Foremost, we think of pools as “refuges” for trout. There are three ways pools help trout:

  • Thermally: Deeper water changes temperature more slowly, so in the summer, pools are often a cool refuge for trout in the afternoons when shallower riffles and runs may heat up. On the other hand, in winter, pools are often insulated with depth and can remain a bit warmer than riffles and runs which are more likely to supercool and form frazil ice. 

In the northeast, where there is less groundwater to maintain consistent seasonal temperatures, it is especially important that our restoration projects prioritize deep, shaded pool habitat.
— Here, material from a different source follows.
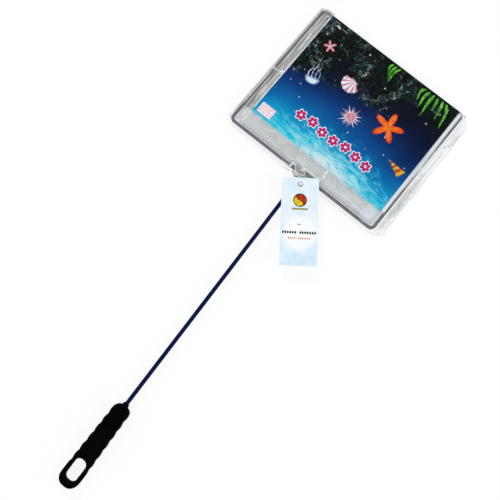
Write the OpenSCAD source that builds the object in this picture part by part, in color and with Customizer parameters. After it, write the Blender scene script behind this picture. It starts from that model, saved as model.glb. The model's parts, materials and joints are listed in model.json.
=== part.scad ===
// Aquarium fish net with a wire hoop, a sleeved wire handle and a ribbed grip, in its clear
// sales bag with a printed card and a hang tag.
// +Y runs from the grip to the head, +Z is up, and the net lies flat on z = 0.
// The origin is the middle of the hoop, on the surface that the net lies on.

/* [Hoop and hem] */
// Outside width of the hoop, over its hem
hoop_w = 152; // [100:1:260]
// Outside depth of the hoop, over its hem
hoop_d = 130; // [80:1:220]
// Bend radius of the wire at the corners and at the shoulders, to its centre line
bend_r = 4; // [3:0.5:8]
// Diameter of the steel wire
wire_d = 1.2; // [0.8:0.1:1.4]
// Diameter of the hem that is sewn round the wire
hem_d = 2.3; // [1.9:0.1:3.2]
// Width of the flat hem band inside the round hem
hem_band = 3.4; // [2:0.1:6]
// Thickness of the flat hem band
hem_t = 0.6; // [0.4:0.1:0.9]
// Length of the near side that the round hem leaves open for the handle
hem_gap = 25; // [20:1:40]
// Room between the wire and the hem round it
hem_fit = 0.03; // [0.01:0.01:0.1]

/* [Stitches] */
// Distance from one stitch to the next
stitch_pitch = 5; // [3:0.5:10]
// Length of one stitch
stitch_l = 2.6; // [1:0.1:2.8]
// Width of one stitch
stitch_w = 0.5; // [0.3:0.05:0.8]
// Height of a stitch over the hem band
stitch_t = 0.15; // [0.1:0.05:0.3]

/* [Net pouch] */
// Thickness of the netting
net_t = 0.6; // [0.3:0.1:0.8]
// Room between the round hem and the pouch's walls
net_inset = 0.8; // [0.3:0.1:1.5]
// Room under the folded pouch
net_lift = 0.3; // [0.2:0.1:0.6]

/* [Handle] */
// Length from the hoop's near side to the far end of the grip
reach = 307; // [220:1:500]
// Diameter of the plastic sleeve over the two wire ends
sleeve_d = 3.4; // [3:0.1:3.6]
// Distance between the centre lines of the two wire ends
wire_pitch = 1.3; // [1.3:0.05:1.4]
// Room between the wire ends and the sleeve
sleeve_fit = 0.03; // [0.01:0.01:0.05]
// Angle of the handle off square to the hoop, in degrees
handle_lean = 2.2; // [0:0.1:4]
// Distance of the handle's foot from the middle of the hoop
handle_off = 1.7; // [0:0.1:4]
// Distance from the hoop's near side to the start of the sleeve
sleeve_start = 6; // [6:0.5:12]

/* [Grip] */
// Length of the grip
grip_l = 75; // [70:1:110]
// Width of the grip at its hanging loop
grip_w = 17; // [16:0.5:24]
// Width of the grip at its upper end
grip_top_w = 14.2; // [12:0.1:16]
// Thickness of the grip, which rests on the table
grip_t = 12; // [11:0.5:16]
// Thickness of the hanging loop
loop_t = 7; // [5:0.5:10]
// Radius of the grip's long edges
grip_edge_r = 4.5; // [2:0.5:5]
// Radius of the grip's upper end
grip_dome_r = 6; // [4:0.5:7]
// Distance from one dent to the next
dent_pitch = 8.6; // [7:0.1:9]
// Distance from the grip's upper end to its first dent
dent_start = 11.4; // [11:0.1:13]
// Least distance from the last dent to the grip's far end
dent_stop = 20; // [14:0.5:30]
// Depth of a dent
dent_depth = 0.8; // [0.3:0.1:1.2]
// Width of the hanging slot
slot_w = 9.8; // [8:0.1:11]
// Length of the hanging slot
slot_l = 18.5; // [12:0.5:22]
// Radius of the slot's corners
slot_r = 4.2; // [2:0.1:4.5]
// Wall between the slot and the grip's far end
slot_wall = 6; // [4:0.5:9]
// Diameter of the collar round the sleeve
collar_d = 5.2; // [4:0.1:6]
// Length of the collar that stands out of the grip
collar_l = 2.2; // [0.5:0.1:4]
// Depth that the handle goes into the grip
grip_depth = 30; // [15:1:40]
// Room between the sleeve and the grip's bore
grip_fit = 0.03; // [0.01:0.01:0.1]

/* [Clear bag] */
// Thickness of the film
film_t = 0.3; // [0.1:0.05:0.4]
// Room between the hoop's left side and the bag
bag_left = 1.5; // [0.5:0.1:6]
// Room between the hoop's right side and the bag
bag_right = 1.2; // [0.5:0.1:6]
// Room between the hoop's far side and the bag
bag_far = 1.4; // [0.5:0.1:6]
// Room between the hoop's near side and the bag's gathered mouth
bag_near = 0.6; // [0.3:0.1:2]
// Width of the welded edge along the left side
weld_w = 1.2; // [0.5:0.1:4]
// Width of the loose flap along the right side
flap_w = 7.5; // [5:0.5:20]
// Diameter of the air hole through the flap
vent_d = 2.4; // [1:0.1:4]
// Distance from the hoop's far side to the air hole
vent_far = 30; // [10:1:100]
// Room between the film and the card
film_gap = 0.3; // [0.2:0.05:0.6]
// Outside radius of the neck where the bag is gathered
neck_r = 3.65; // [3:0.05:4]
// Wall of the gathered neck
neck_t = 1; // [0.6:0.1:1.2]
// Half the width of the funnel where it leaves the bag's mouth
funnel_w = 11; // [6:0.5:12]
// Distance from the hoop's near side to the narrow end of the funnel
funnel_l = 4.6; // [4:0.1:6]
// Distance from the hoop's near side to the end of the gathered film
neck_end = 14; // [12:0.5:20]

/* [Printed card] */
// Thickness of the card
card_t = 0.4; // [0.2:0.05:0.6]
// Distance from the hoop's left side to the card's left edge
card_left = 10.7; // [2:0.1:20]
// Distance from the hoop's right side to the card's right edge
card_right = 5.3; // [2:0.1:20]
// Distance from the hoop's far side to the card's far edge
card_far = 1; // [0.5:0.1:4]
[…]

  • Energetically: In a good pool, trout can hold in the slower water and slide out to feed along the seam. This gives their meal a lot more bang for its buck when contrasted with fighting current to feed benthically along the bottom of a riffle. (That burns a lot of calories!)
  • Protection: Depth, undercut banks, rootwads, boulders, and overhead cover give trout places to hide from predators. Although trout are the top of the food chain in most trout streams, there are terrestrial predators that are eager to snag a trout for lunch – especially blue herons and eagles. 

Driftless pools

In the Driftless, pools are often tied to groundwater. Most southeast trout streams are impressively spring-fed, and this steady groundwater is the reason many of those streams stay cold enough for trout even when summer air temperatures are hot.
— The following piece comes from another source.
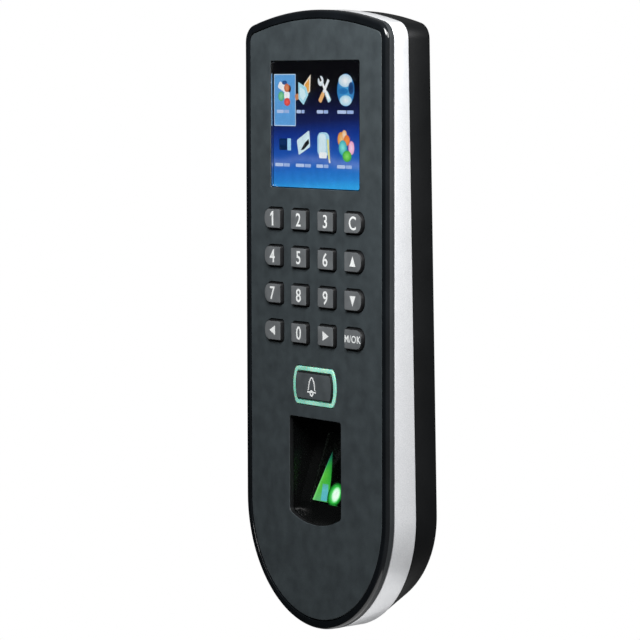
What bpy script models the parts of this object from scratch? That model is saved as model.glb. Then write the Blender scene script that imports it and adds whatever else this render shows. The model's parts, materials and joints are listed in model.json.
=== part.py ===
"""Wall-mounted fingerprint scanner terminal, built as an assembly of separate pieces.

The wall is the plane Y = 0 and the terminal faces -Y, with +Z up. The origin is the middle of the
steel wall bracket's back face. The front leans back a little: the silver band is a wedge, deeper
at the bottom. Two empties carry every piece: wall_frame counts depth out from the wall along its
own Z, and face_frame lies in the leaning front face with its own Z pointing out of the face.
"""

import math

import bmesh
import bpy
from mathutils import Matrix, Vector

# Overall sizes, in metres
HEIGHT = 0.2050
WIDTH = 0.0815
REAR_DEPTH = 0.0092
BAND_DEPTH_TOP = 0.0059
BAND_DEPTH_BOTTOM = 0.0099
FRAME_DEPTH = 0.0030
GAP = 0.0003

# Outline of the terminal: a shallow arch on top, a half circle below
TOP_ARCH_RADIUS = 0.1500
TOP_CORNER_RADIUS = 0.0060
MIN_CORNER_RADIUS = 0.0006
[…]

But Driftless pools are challenged by sediment. Fine sediment fills pools from bank erosion and unstable channels, and when that happens, pools don’t actually “disappear,” they just slowly transform into shallow, warm, featureless water – and lost is the depth, cover, and cool pockets of water that are so important for trout.

Driftless Pool
Northeast Pool

Northeast pools

Northeast Minnesota is different. You can absolutely find cold water up there, but many North Shore streams don’t get the same steady groundwater buffering that Driftless spring–fed streams do. They’re often steeper, rockier, and flashier. Rain comes hard, water rises fast, and the stream has a lot of “muscle”. In these streams, a pool is a place trout can tuck into when flows spike, when winter gets harsh, or when low water shrinks everything else. These pools are frequently built and maintained by structures, including boulders, bedrock, and fallen trees. Also, with less groundwater, these pools are critical for both overwintering and serving as cool refugia in the summer.
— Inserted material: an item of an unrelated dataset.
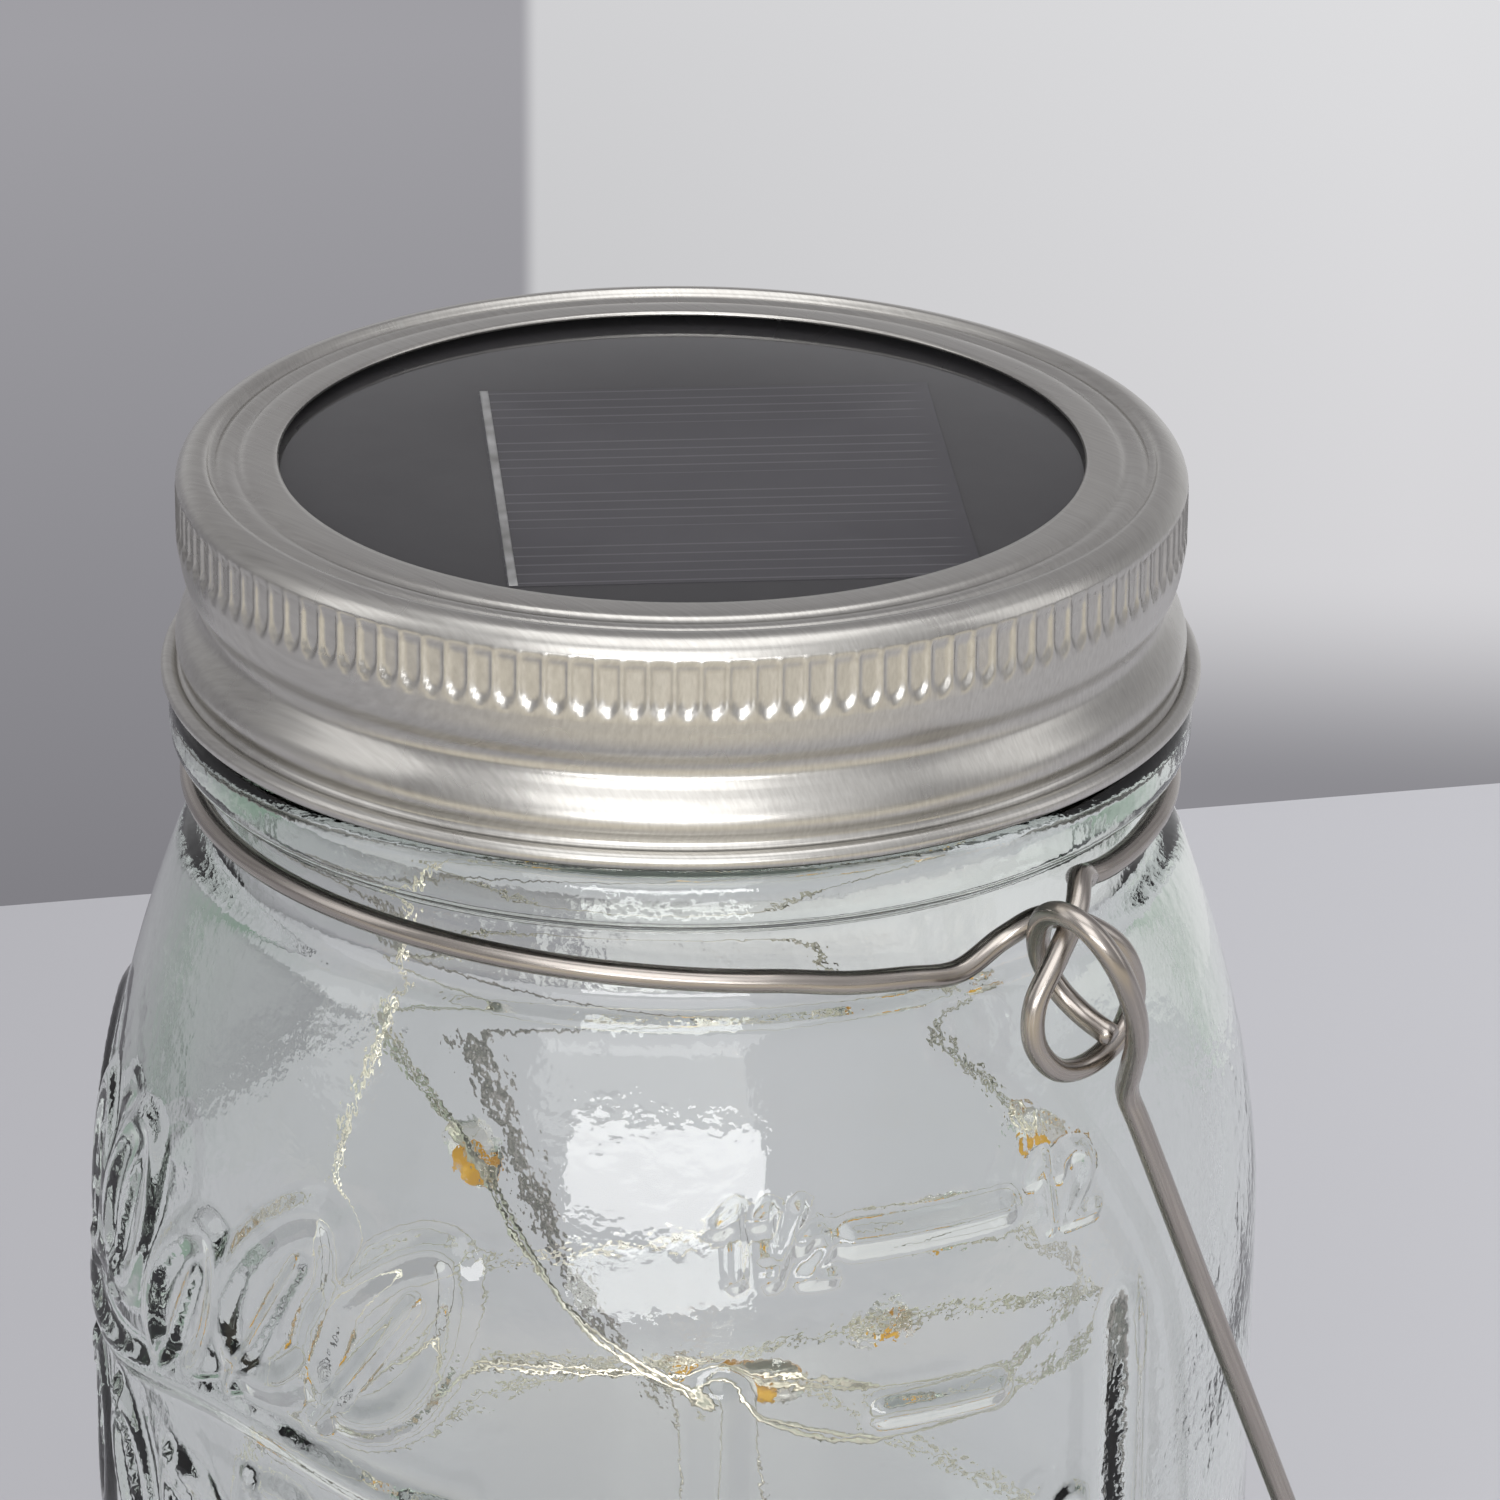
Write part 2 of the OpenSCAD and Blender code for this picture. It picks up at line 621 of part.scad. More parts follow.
// One pigtail loop, from where the upper half of the ring arrives to where the lower
// half leaves.
loop_points = [
    on_neck(13, 4.6), on_neck(9, 4.7), on_neck(5.8, 5.2), by_arm(-4.6, 3.6, 6.9), by_arm(-3.2, 1.6, 7.8),
    by_arm(-1.4, -0.6, 6.5), by_arm(-0.8, -2.9, 4.1), by_arm(-0.9, -4.7, 1.2), by_arm(-0.9, -4.6, -1.8),
    by_arm(-0.7, -2.6, -4.2), by_arm(-0.8, 0.6, -4.7), by_arm(-0.7, 3.4, -3.2), by_arm(-0.7, 4.5, -0.4),
    by_arm(-0.8, 3.2, 2.9), by_arm(-1.9, 0.9, 5), by_arm(-4.6, -0.3, 5.1), by_arm(-6.6, -2.2, 3.4),
    on_neck(-5.5, 1.6), on_neck(-9.5, 2), on_neck(-13.5, 2.4)];

// From a loop the wire climbs round the neck, by a square law, to the height at which it
// arrives at the other loop.
ring_high = 4.65;
climb = 2.3;
climb_from = 17;
climb_to = 100;
function ring_height(a) = ring_high - climb * pow(1 - min((a - climb_from) / (climb_to - climb_from), 1), 2);
neck_run = [for (a = [30 : 5 : 150]) [ring_r * cos(a), -ring_r * sin(a), ring_height(a)]];
half_ring = concat(smooth(loop_points, 3), neck_run);

module neck_ring()
    color([0.62, 0.60, 0.57])
        translate([0, 0, pivot_z])
            wire(concat(half_ring, half_turn(half_ring)), wire_d, 10, closed = true);

// The teardrop eye in the plane of the bail: distance outward from the arm, distance from
// the pivot towards the arch. It starts on the arm and closes against it.
eye_points = [[0, 12], [0, 8.3], [1.5, 5.3], [3.3, 2], [4.4, -1.7], [4.3, -5.2], [3, -7.9], [0.8, -8.8],
              [-1.5, -7.8], [-3.2, -5.4], [-4, -2.6], [-3.4, -0.1], [-1.7, 1.6], [0.8, 2.7]];
function eye(side) = [for (p = smooth(eye_points, 3)) [side * (arm_x + p[0]), p[1]]];
bail_flat = concat(flip(eye(1)), arc([0, bail_l - arm_x], arm_x, 0, 180, 36), eye(-1));

module bail_handle()
    color([0.62, 0.60, 0.57])
        translate([0, 0, pivot_z])
            wire([for (p = bail_flat) [p[0], p[1] * sin(bail_lean), -p[1] * cos(bail_lean)]], wire_d, 10);

// ---- light string --------------------------------------------------------------------
string_top = insert_low - gland_t;
string_points = concat([[gland_x, gland_y, string_top], [gland_x, gland_y, string_top - 5]], [
    [-14, -12, 99], [-14.5, -14.5, 88], [-15.5, -18, 78], [-16.5, -20.5, 61], [-27, -5, 51],
    [-18, 17.5, 47], [-2.5, 24, 54.5], [17.5, 26, 64], [26.5, 7, 65.5], [22.5, -12.5, 71],
    [0, -29, 69], [-20.5, -20.5, 52.5], [-27.5, 1.5, 44], [-23.5, 23, 42], [9, 31, 37.5],
    [22, 9, 30], [25.5, -9.5, 36.5], [14.5, -26, 32], [-11.5, -27.5, 28], [-28.5, -3.5, 23],
    [-18.5, 16.5, 18.5], [4.5, 31.5, 18.5], [29, 15, 20.5], [30, -6.5, 27.5], [8.5, -22, 32.5],
    [-14.5, -28, 37], [-29.5, -12.5, 53], [-28, 11.5, 56], [-2.5, 30, 61], [22, 18.5, 69],
    [31, -9, 69], [20, -24, 76.5], [2, -20.5, 84], [-22, -9, 87.5], [-16, 17.5, 90],
    [15, 22, 76.5]]);
bead_at = [5, 8, 11, 15, 19, 23, 27, 30, 34, 37];

module light_string()
    color([0.80, 0.76, 0.68]) wire(smooth(string_points, 2), string_d, 8);

// Places its children at a point of the string, with Z along the wire.
module on_string(k) {
    n = len(string_points);
    way = unit(string_points[min(k + 1, n - 1)] - string_points[k - 1]);
    translate(string_points[k]) rotate([0, acos(way[2]), atan2(way[1], way[0])]) children();
}

module led_beads()
    color([0.95, 0.93, 0.85, 0.5])
        for (k = bead_at)
            on_string(k) rotate_extrude($fn = 32)
                polygon([for (i = [0 : 8]) [led_d / 2 * sin(22.5 * i), -led_l / 2 * cos(22.5 * i)]]);

chip_l = 1.6;
module led_chips()
    color([0.95, 0.75, 0.15])
        for (k = bead_at)
            on_string(k) translate([string_d / 2 - 0.1, -0.5, -chip_l / 2]) cube([0.8, 1, chip_l]);

glass_jar();
neck_ring();
bail_handle();
screw_band();
rim_gasket();
solar_housing();
panel_board();
solar_cell();
cell_busbar();
panel_cover();
panel_lead_red();
panel_lead_black();
circuit_board();
driver_chip();
inductor();
battery();
contact_spring();
contact_plate();
bottom_cover();
cover_screws();
battery_door();
door_screw();
switch_body();
switch_slider();
string_grommet();
light_string();
led_beads();
led_chips();
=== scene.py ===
"""Mason jar lantern: a glass jar under a screw band, a solar panel in the lid, a wire hanger
and a string of small lights. Lengths in the shape tables are millimetres."""

import math

import bpy
import numpy as np
from mathutils import Matrix, Vector


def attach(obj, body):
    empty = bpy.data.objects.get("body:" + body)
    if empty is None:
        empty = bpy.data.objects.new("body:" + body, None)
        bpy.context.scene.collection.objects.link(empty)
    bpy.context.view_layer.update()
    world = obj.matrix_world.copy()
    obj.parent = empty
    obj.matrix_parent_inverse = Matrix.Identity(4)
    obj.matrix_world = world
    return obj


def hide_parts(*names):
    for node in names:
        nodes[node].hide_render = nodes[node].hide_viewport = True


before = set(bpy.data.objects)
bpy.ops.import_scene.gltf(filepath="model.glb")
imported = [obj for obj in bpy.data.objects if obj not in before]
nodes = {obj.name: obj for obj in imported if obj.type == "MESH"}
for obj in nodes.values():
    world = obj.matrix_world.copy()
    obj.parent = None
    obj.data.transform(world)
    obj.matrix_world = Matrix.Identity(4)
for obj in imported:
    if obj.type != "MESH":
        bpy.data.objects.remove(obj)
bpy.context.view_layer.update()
MM = 0.001

# ---- camera --------------------------------------------------------------------------

CAMERA_PLACE = Vector((0.384054, -0.348239, 0.328471))
CAMERA_AIM = Vector((0.003314, 0.003586, 0.107444))
CAMERA_ROLL = math.radians(0.509)
CAMERA_LENS = 192.0
SENSOR = 36.0


def set_camera():
    """The camera looks from its place to its aim, turned a little about its own line of sight."""
    data = bpy.data.cameras.new("camera")
    data.lens, data.sensor_width = CAMERA_LENS, SENSOR
    data.clip_start, data.clip_end = 0.02, 50.0
    camera = bpy.data.objects.new("camera", data)
    bpy.context.scene.collection.objects.link(camera)
    look = (CAMERA_AIM - CAMERA_PLACE).to_track_quat("-Z", "Y").to_matrix().to_4x4()
    roll = Matrix.Rotation(CAMERA_ROLL, 4, "Z")
    camera.matrix_world = Matrix.Translation(CAMERA_PLACE) @ look @ roll
    bpy.context.scene.camera = camera


set_camera()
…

Pools as a Part of Restoration

People sometimes assume we restore pools by excavating them like a pond. That doesn’t work on its own! Although we do excavate pools, it will only be maintained with the right flows and structure (not going back in with a backhoe). Our project designs focus on rebuilding the conditions that let the stream scour and maintain pools naturally:

  • Rebuilding riffle–pool rhythm: Riffles help set grade and concentrate flow so pools can scour and stay deep.
  • Adding cover that makes depth “stick”: Toewood, rootwads, boulders, and large wood create turbulence and scour while also giving fish a place to live.
  • Reducing sediment inputs: Stabilizing eroding banks and restoring floodplain access helps keep pools from filling in.
  • Restoring riparian vegetation: Shade matters for temperature, and roots matter for bank stability – both help pools maintain depth and serve as habitat over time.

In recent years, Minnesota has experienced heavier rain events, longer dry periods, and warmer summers. All of that makes refuge habitat more valuable and more critical in our stream projects. Pools are where trout go when conditions are bad. And sooner or later, conditions get bad – whether you’re in a spring-fed creek in the Driftless or a bouldery North Shore stream that just took a two-inch rain.

A really simple way to “read” a trout stream in terms of habitat is to look for at the pools. Are they deep enough to matter? Do they have cover? Are they connected to riffles and runs, or are they isolated and filling with sand? Are there shady edges and clean seams? 

Habitat benefits aside, pools are honestly pretty incredible. After almost twenty years working on trout streams, they’re still the spot that can stop me in my tracks. I could sit and watch a good pool for hours.